First an emergency social and ecological plan for the rejection of redundancies and suppression of jobs, a ban on dismissals through the maintenance of work contracts and income assured by the company, the employers’ professional branches or the state in the event of partial or total unemployment, reduction of working hours without reduction of wages, increases in wages and purchasing power, as well as retirement benefits and pensions, a defence and a renewal of public services, a defence of the rights of women – rejection of all discrimination, a fight against violence against women, for the right to abortion for professional equality, a major policy of public works focused on ecological priorities (energy saving, renewable energies, the fight against pollution, public transport, social housing, job creation in socially useful environmental activities).

The satisfaction of these claims requires a different distribution of wealth. If hundreds of billions could be released in a night, then the financial industrial and banking profits and the big fortunes can certainly be taxed to finance employment, wages, public services and social security. Tax havens that the United States and Europe have allowed to thrive in some states or principalities should be liquidated. Simple measures preventing fiscal dumping and homogenising high rates of taxation on corporate profits must be implemented.

But the crisis poses another question: who controls, who decides, who owns? This is the question of public and social appropriation. There is a need to establish a general law: free public services from the rules of competition. establish a public monopoly on strategic public services. To the private ownership of the key sectors of the economy we oppose public and social ownership of these sectors. Radical solutions must reorganise the banking system. The banking and financial sector must be unified and nationalized under popular control.

Finally the combination of the economic and ecological crisis leads to an imperative: change the logic, substitute social needs for profit and productivism. This requires the conversion of entire sectors of the economy to meet socio-ecological equilibria, like the cars, weapons or nuclear power sectors. The "common good" will be the objective of a balanced, eco-socialist, giving a centrality to democratic planning.
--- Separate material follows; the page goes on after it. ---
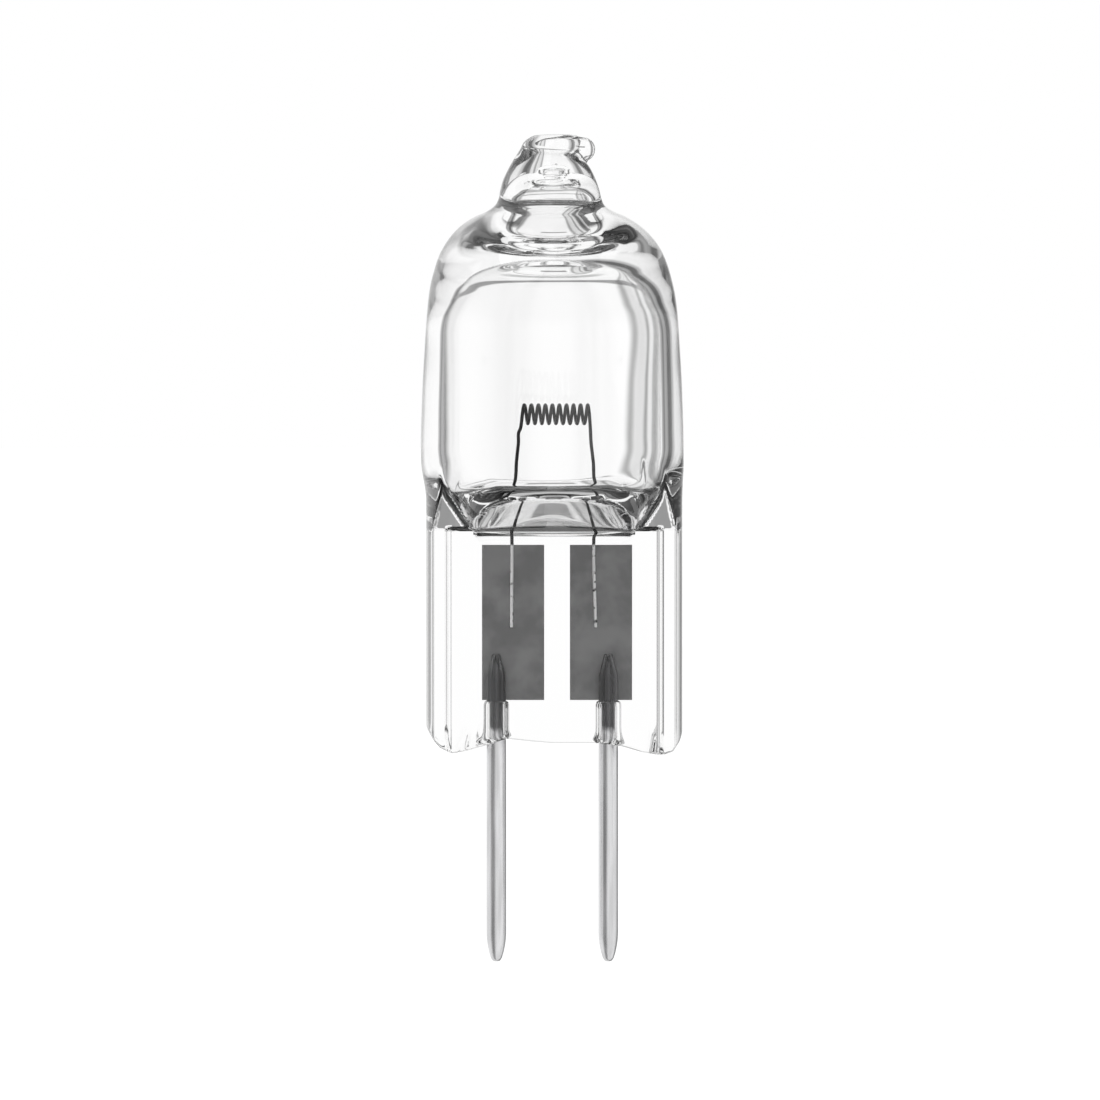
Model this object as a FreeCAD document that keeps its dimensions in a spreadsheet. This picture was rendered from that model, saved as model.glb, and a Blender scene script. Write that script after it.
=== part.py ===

Some of these objectives appear unachievable in the current social relationship of forces. But the crisis puts radical solutions on the agenda that require a confrontation with the dominant classes. This struggle requires exceptional social and political mobilizations. The debates on the relations between partial struggles, movements as a whole and the general strike are back on the agenda. In this context, revolutionaries must combine integration in the real mass movement, unity in action, proposals for struggle and overall socialist responses. The fight for partial reforms and projects of transformation of society pose the question of power. Social democratic leaders often criticize the radical left because it does not take responsibility and govern. To disprove this accusation, the anti-capitalists must prove that they are working to create the conditions for a broad mass self-organised movement to emerge on the political scene and impose a popular government which applies a social, democratic and anti-capitalist programme. This perspective of a government breaking with capitalism requires not succumbing to participation in social liberal governments with the socialist parties or the centre-left.

Finally, all these battles must turn around from a socialist, eco-socialist perspective presenting the broad outlines of an alternative project of society, a new mode of production and consumption, a new conception of democracy, a socialist democracy.